** WHAT THE TASK ASKS **
Give back the full material, exactly as it reads.

** DATA **

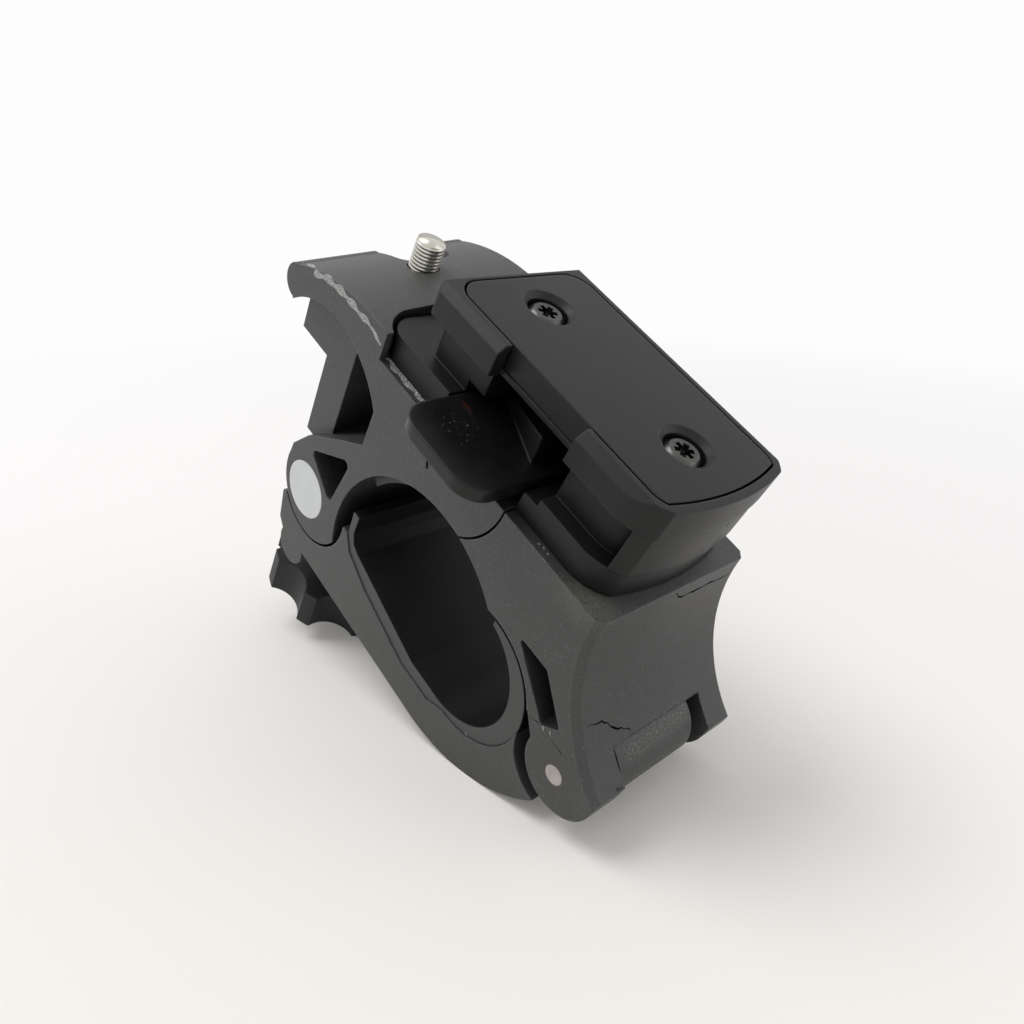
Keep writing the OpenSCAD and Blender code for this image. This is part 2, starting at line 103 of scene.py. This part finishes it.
WORLD_SEEN = 0.985          # level of the background
WORLD_LIGHT = 0.66          # strength of the light from all around

BEVEL_SAMPLES, AO_SAMPLES = 6, 8
# colour of the painted shade in recesses
RECESS_SHADE = (0.001, 0.001, 0.001)
WARM_WHITE = (1.0, 0.99, 0.95)


# ---------------------------------------------------------------- materials

class Shader:
    """A Principled material that is built up step by step."""

    def __init__(self, name, rough=0.5, metallic=0.0):
        self.mat = bpy.data.materials.new(name)
        self.mat.use_nodes = True
        self.tree = self.mat.node_tree
        self.bsdf = self.tree.nodes["Principled BSDF"]
        self.bsdf.inputs["Roughness"].default_value = rough
        self.bsdf.inputs["Metallic"].default_value = metallic
        self.coords = self.node("TexCoord").outputs["Object"]
        self.normal = None

    def node(self, kind):
        return self.tree.nodes.new("ShaderNode" + kind)

    def put(self, socket, value):
        """Set a socket to a number or a colour, or link another socket to it."""
        if isinstance(value, (int, float)):
            socket.default_value = value
        elif isinstance(value, tuple):
            socket.default_value = value if len(value) == 4 else (*value, 1)
        else:
            self.tree.links.new(value, socket)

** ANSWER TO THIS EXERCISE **
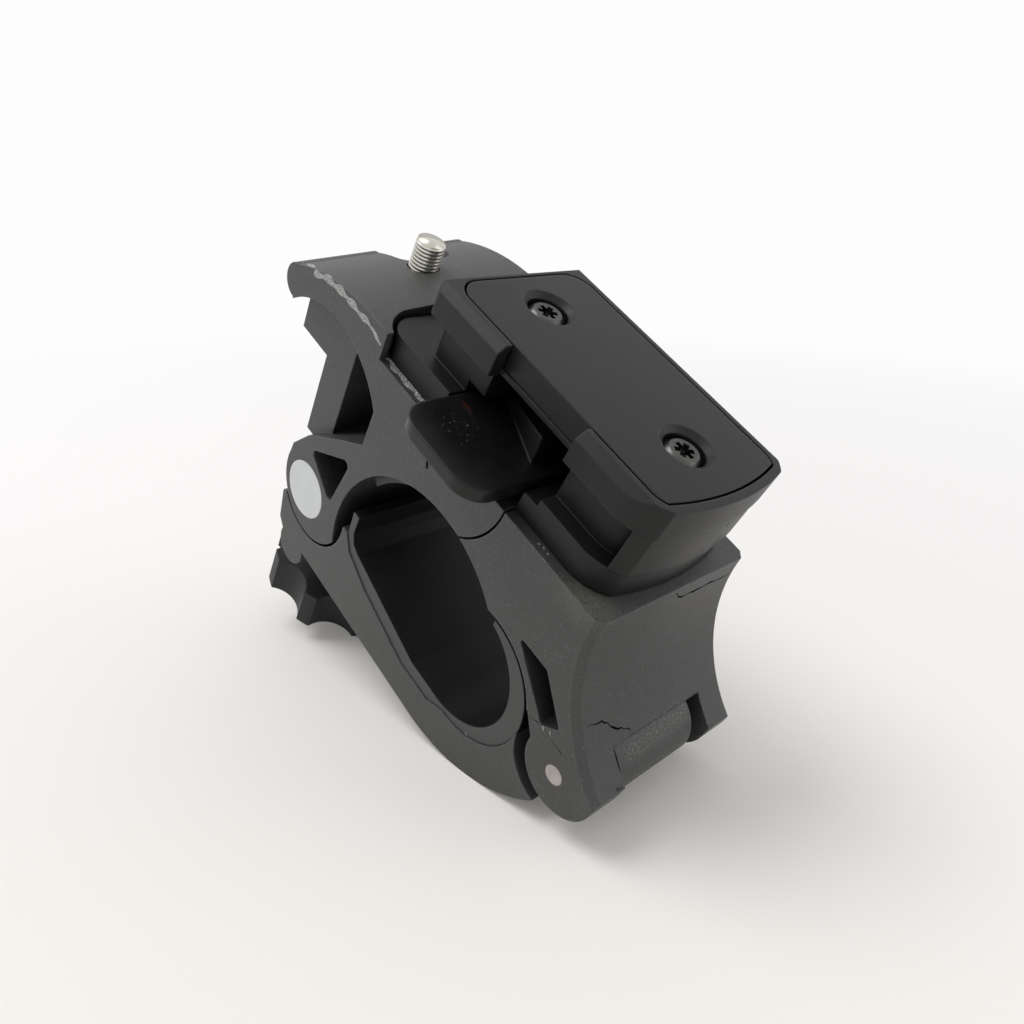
Keep writing the OpenSCAD and Blender code for this image. This is part 2, starting at line 103 of scene.py. This part finishes it.
WORLD_SEEN = 0.985          # level of the background
WORLD_LIGHT = 0.66          # strength of the light from all around

BEVEL_SAMPLES, AO_SAMPLES = 6, 8
# colour of the painted shade in recesses
RECESS_SHADE = (0.001, 0.001, 0.001)
WARM_WHITE = (1.0, 0.99, 0.95)


# ---------------------------------------------------------------- materials

class Shader:
    """A Principled material that is built up step by step."""

    def __init__(self, name, rough=0.5, metallic=0.0):
        self.mat = bpy.data.materials.new(name)
        self.mat.use_nodes = True
        self.tree = self.mat.node_tree
        self.bsdf = self.tree.nodes["Principled BSDF"]
        self.bsdf.inputs["Roughness"].default_value = rough
        self.bsdf.inputs["Metallic"].default_value = metallic
        self.coords = self.node("TexCoord").outputs["Object"]
        self.normal = None

    def node(self, kind):
        return self.tree.nodes.new("ShaderNode" + kind)

    def put(self, socket, value):
        """Set a socket to a number or a colour, or link another socket to it."""
        if isinstance(value, (int, float)):
            socket.default_value = value
        elif isinstance(value, tuple):
            socket.default_value = value if len(value) == 4 else (*value, 1)
        else:
            self.tree.links.new(value, socket)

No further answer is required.